The problem is the Yeltsin-Duma standoff. Quite simply, no one wants to give an inch to the credit of the other, thus deals die on the vine, contracts gather dust, and smiles become signs of consternation. Thus Russia is an onshore province, and it's going to stay that way until at least the first decade of the next century, because there is no cohesive bureaucratic structure with which to do business and there is no infrastructure in which to work. All told, venturing into Russia's waters is one of the world's riskiest enterprises and a formidable prospect before even considering the enormous difficulty presented by the arctic conditions that prevail over 95% of Russia's offshore petroleum provinces. As a consequence, international operators have slowed their previous rush to stake a claim in the Russian aquatory. The risks at this time are overwhelming.
In the Russian Far East, however, the much touted Sakhalin projects have finally begun, at least one of them has. Exxon and its consortium partners Sodeco, Sakhalinmorneftegaz, and Rosneft received last PSC approvals last summer and have already undertaken a 3D survey of the area and began drilling the first wells of the $15 billion Sakhalin I project near the end of 1996. The fields, Odoptu, Arkutun-Dagi, and Chayvo are in water depths of 165 ft, 15 miles off the northeast coast of Sakhalin.
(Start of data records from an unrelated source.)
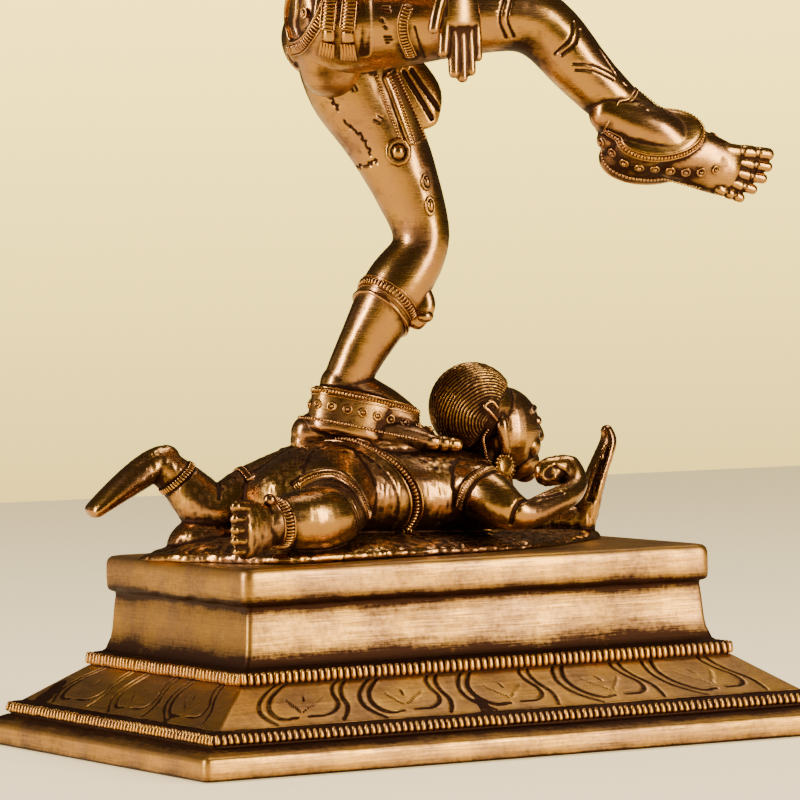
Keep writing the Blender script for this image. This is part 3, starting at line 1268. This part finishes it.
def medal(trees, pixel, long, wide, up=(0, 0, 1)):
    """A raised oval ring with a boss, seen at a pixel, upright on the skin."""
    hit = first_hit(trees, *photo_ray(*pixel))
    if hit is None:
        return []
    out = unit(hit[3:])
    stop = {"at": [hit[:3]], "out": [out], "along": [unit(np.array(up) - out * (out @ up))], "closed": False}
    ring = row_of(RING, stop, (long, wide, 0.45 * wide), 0.4)
    return [ring, row_of(BEAD, stop, (long * 0.55, wide * 0.5, wide * 0.45), 0.5)]


# %% Hip and thigh cloth
ROUNDEL_BORDER = [(334, -6), (327, 9), (318, 23), (308, 38), (300, 47), (290, 50)]
ROUNDEL_RIM = [(326, -6), (320, 9), (311, 26), (302, 38), (292, 41), (288, 30), (287, 12), (289, -4)]
ROUNDEL_HOLLOW = [(305, -4), (303, 12), (300, 26)]
STRAPS = [[(332, -8), (330, 12), (328, 29)], [(352, -8), (350, 12), (348, 29)]]
BLOCKS = [[(329, 31), (329, 39)], [(347.5, 32), (348, 40)]]
TUFTS = [[(328.5, 42), (327, 54)], [(348, 43), (349, 57)]]
DARK_FOLD = [(365, -6), (366, 25), (365, 52)]
THIGH_BEADS = [(408, 6), (403, 22), (404, 38), (411, 56)]
THIGH_LINE = [(415, 27), (419, 42), (424, 57)]
BEAD_STRINGS = [
    [(376, 76), (383, 96), (392, 118), (402, 142)], [(388, 74), (397, 94), (405, 116), (414, 143)],
    [(396, 74), (405, 94), (414, 114), (424, 138)],
]
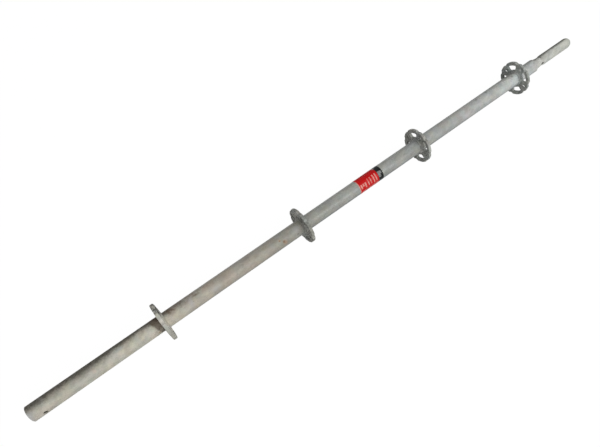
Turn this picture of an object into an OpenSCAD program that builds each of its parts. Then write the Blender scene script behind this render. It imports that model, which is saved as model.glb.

At stake: 2.5 billion bbl oil and 15 tcf gas.
Sakhalin 2, a project to develop the Piltin-Astohskoye and Lunskoye Fields' 1 billion bbl oil by the MMMMS consortium (Marathon, Mitsui, McDermott, Mitsubishi, and Shell) continues to languish without PS contracts, etc., but the Sakhalin 3 project (Exxon, Mobil, and Texaco) is also said - by Sakhalinmorneftegaz - to be about ready to explore the East Odoptinsky and Ayashky Blocks of the Sea of Okhotsk, some 7,700 sq miles of ice-ridden waters.